__INFORMATION SHOWN__.
----
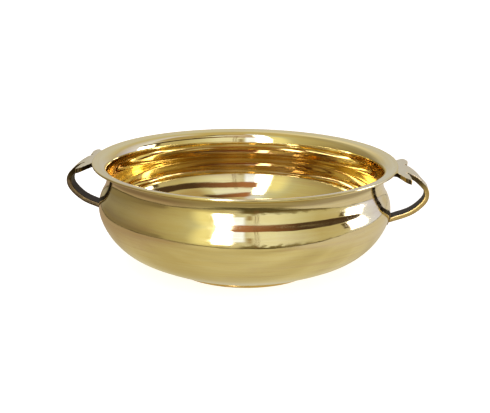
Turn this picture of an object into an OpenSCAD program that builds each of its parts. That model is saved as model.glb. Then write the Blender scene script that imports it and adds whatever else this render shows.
----
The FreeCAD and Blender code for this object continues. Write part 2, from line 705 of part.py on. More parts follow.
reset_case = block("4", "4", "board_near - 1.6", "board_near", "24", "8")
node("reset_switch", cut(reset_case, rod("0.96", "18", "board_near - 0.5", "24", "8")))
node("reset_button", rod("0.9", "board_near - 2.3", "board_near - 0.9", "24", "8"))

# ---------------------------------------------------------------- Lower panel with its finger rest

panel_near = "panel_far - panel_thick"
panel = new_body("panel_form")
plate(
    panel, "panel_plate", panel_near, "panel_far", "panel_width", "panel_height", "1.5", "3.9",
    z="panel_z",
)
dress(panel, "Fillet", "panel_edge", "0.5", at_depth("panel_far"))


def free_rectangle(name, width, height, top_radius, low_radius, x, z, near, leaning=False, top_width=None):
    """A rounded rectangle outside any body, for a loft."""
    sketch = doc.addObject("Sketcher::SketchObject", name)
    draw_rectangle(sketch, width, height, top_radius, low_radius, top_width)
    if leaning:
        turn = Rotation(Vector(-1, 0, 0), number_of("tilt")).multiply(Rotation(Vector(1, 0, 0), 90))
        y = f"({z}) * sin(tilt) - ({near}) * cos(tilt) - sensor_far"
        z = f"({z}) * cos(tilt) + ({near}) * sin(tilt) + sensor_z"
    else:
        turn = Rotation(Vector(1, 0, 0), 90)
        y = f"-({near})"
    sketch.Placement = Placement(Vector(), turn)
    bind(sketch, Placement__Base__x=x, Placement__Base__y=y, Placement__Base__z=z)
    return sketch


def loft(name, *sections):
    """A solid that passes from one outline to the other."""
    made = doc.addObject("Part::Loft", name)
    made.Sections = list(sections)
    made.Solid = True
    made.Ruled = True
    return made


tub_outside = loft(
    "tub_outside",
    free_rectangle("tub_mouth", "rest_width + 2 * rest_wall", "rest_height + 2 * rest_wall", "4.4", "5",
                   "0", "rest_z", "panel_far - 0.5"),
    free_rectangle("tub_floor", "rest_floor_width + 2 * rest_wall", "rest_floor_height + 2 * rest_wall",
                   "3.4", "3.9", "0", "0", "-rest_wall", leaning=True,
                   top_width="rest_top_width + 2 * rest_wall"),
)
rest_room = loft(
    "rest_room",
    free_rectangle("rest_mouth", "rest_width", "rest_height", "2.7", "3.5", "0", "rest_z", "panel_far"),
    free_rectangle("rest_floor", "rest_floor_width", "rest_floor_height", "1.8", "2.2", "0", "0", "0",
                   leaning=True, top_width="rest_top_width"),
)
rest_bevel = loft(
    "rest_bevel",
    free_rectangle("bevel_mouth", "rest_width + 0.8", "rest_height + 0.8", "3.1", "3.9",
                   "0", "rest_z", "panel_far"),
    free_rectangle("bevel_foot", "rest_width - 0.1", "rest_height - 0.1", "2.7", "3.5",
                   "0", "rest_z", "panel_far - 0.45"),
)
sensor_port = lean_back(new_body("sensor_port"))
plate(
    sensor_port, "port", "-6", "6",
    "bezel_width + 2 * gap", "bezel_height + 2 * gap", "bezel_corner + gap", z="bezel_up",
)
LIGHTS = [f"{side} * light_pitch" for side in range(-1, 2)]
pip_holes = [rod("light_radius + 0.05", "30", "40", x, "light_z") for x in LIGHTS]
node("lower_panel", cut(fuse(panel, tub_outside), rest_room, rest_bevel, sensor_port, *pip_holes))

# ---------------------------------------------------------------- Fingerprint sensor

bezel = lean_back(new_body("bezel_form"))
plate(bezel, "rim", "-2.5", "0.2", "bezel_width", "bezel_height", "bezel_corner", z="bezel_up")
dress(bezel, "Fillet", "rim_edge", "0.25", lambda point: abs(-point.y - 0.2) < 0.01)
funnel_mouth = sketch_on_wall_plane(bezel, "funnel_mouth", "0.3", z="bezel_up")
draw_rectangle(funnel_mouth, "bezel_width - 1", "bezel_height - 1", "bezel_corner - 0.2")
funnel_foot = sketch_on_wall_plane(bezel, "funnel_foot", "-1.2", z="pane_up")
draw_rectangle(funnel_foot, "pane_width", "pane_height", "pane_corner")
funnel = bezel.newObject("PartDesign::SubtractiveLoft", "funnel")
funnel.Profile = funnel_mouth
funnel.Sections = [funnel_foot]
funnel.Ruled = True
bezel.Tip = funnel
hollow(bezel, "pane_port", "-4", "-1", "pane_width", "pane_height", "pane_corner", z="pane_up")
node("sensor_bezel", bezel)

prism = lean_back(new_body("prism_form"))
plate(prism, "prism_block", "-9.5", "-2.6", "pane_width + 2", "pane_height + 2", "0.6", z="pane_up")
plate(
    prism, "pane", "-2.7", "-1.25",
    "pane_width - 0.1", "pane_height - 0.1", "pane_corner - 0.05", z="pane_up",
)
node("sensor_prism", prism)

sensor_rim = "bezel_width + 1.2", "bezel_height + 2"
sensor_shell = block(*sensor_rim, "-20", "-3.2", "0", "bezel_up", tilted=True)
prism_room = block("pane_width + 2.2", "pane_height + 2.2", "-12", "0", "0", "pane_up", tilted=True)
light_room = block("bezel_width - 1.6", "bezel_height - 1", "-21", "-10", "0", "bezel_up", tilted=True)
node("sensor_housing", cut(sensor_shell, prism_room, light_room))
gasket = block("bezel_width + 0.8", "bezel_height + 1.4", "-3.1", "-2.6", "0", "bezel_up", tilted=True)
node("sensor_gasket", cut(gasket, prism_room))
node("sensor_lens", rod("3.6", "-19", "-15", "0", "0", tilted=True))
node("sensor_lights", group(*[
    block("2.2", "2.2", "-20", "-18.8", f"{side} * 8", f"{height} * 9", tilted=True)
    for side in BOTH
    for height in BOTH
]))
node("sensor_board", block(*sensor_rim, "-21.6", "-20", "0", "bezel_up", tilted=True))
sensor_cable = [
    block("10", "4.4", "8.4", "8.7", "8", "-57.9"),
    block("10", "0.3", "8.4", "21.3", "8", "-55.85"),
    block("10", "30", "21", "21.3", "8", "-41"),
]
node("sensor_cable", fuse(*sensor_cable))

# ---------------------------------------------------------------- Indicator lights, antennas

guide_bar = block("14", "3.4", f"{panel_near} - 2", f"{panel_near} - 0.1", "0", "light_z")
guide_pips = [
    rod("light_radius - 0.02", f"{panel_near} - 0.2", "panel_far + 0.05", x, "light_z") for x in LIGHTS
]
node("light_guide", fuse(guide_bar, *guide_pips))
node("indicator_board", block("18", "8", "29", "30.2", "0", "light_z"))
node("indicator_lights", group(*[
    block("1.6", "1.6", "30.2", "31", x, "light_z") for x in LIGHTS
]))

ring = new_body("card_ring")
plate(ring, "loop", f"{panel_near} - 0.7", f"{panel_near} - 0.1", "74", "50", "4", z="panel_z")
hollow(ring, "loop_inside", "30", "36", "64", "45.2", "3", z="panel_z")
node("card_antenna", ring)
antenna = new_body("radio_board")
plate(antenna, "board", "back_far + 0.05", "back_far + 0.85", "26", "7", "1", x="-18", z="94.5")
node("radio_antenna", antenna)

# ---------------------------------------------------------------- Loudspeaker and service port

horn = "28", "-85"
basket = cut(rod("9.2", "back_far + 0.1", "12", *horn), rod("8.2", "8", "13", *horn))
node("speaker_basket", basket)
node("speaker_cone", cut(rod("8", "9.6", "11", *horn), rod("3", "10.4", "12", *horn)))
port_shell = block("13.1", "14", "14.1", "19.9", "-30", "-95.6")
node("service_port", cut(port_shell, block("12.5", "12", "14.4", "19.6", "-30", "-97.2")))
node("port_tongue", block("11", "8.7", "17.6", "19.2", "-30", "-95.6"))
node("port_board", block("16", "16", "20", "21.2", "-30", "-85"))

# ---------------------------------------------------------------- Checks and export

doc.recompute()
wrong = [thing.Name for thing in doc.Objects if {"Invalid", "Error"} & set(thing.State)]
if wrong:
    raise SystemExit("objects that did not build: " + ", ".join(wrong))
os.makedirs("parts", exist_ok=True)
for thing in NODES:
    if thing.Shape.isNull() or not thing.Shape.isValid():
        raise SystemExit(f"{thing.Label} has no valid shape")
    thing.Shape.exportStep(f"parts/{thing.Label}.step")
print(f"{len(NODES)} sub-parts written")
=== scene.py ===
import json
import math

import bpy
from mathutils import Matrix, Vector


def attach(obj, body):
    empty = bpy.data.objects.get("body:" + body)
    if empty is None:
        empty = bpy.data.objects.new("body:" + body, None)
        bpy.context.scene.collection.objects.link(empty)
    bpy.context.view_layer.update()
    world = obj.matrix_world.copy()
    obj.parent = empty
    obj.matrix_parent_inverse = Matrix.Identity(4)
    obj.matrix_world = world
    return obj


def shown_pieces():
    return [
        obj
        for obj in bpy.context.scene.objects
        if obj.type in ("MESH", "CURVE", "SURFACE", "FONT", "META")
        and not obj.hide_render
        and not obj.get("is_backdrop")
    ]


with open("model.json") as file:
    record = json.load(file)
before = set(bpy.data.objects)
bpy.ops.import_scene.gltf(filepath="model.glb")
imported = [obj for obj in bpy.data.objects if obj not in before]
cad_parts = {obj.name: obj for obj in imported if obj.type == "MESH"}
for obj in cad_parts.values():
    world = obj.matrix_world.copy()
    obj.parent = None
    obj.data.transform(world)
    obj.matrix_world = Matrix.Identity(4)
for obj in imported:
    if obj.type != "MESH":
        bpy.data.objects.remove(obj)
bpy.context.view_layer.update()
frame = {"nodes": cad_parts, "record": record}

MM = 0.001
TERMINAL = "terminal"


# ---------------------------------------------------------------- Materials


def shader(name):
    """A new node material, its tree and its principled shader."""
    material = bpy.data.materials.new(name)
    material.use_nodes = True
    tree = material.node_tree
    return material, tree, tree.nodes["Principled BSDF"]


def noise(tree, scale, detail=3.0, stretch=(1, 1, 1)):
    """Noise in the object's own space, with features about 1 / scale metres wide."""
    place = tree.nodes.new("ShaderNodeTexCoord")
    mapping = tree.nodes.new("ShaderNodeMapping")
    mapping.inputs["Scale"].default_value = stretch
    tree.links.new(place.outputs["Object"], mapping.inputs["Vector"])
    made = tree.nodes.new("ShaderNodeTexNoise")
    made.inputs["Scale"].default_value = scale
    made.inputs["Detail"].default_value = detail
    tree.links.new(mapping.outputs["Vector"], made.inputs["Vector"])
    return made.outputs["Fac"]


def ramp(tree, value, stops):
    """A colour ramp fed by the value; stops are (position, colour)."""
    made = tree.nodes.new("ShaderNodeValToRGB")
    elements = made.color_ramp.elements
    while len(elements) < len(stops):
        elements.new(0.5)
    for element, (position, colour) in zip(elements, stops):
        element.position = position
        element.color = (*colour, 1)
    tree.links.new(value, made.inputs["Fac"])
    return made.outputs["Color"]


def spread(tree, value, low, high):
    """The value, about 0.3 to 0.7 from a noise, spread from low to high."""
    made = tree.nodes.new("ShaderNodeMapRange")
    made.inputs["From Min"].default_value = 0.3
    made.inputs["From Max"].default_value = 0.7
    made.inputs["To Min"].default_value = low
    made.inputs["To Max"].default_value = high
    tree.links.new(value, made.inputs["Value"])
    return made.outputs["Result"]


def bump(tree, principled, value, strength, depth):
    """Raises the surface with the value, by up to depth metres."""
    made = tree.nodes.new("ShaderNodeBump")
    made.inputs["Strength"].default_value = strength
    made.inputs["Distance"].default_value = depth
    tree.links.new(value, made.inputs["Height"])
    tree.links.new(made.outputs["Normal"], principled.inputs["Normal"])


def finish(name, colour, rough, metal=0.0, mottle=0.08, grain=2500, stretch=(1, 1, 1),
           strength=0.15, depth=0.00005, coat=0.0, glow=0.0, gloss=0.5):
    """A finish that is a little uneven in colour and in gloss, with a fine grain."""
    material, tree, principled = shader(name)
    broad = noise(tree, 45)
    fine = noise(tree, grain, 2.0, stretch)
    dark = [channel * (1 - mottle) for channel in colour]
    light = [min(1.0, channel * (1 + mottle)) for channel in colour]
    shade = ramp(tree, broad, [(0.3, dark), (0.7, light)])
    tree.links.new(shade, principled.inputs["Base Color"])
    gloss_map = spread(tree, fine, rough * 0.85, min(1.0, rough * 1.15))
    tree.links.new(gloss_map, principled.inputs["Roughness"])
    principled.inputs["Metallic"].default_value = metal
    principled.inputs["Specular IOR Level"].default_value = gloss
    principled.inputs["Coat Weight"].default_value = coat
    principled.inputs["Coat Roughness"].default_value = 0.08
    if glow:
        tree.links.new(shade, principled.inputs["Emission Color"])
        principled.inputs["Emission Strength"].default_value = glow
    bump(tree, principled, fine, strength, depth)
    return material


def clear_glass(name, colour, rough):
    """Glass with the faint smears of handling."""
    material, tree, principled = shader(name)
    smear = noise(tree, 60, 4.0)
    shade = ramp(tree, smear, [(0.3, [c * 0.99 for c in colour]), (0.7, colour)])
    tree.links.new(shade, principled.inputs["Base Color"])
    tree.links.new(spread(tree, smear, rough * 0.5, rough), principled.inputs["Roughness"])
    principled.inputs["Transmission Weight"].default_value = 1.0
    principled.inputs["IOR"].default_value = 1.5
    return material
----
__AIM__. Show the lines from the data above that contain the string "imported".

__TASK ANSWER__.
imported = [obj for obj in bpy.data.objects if obj not in before]
cad_parts = {obj.name: obj for obj in imported if obj.type == "MESH"}
for obj in imported:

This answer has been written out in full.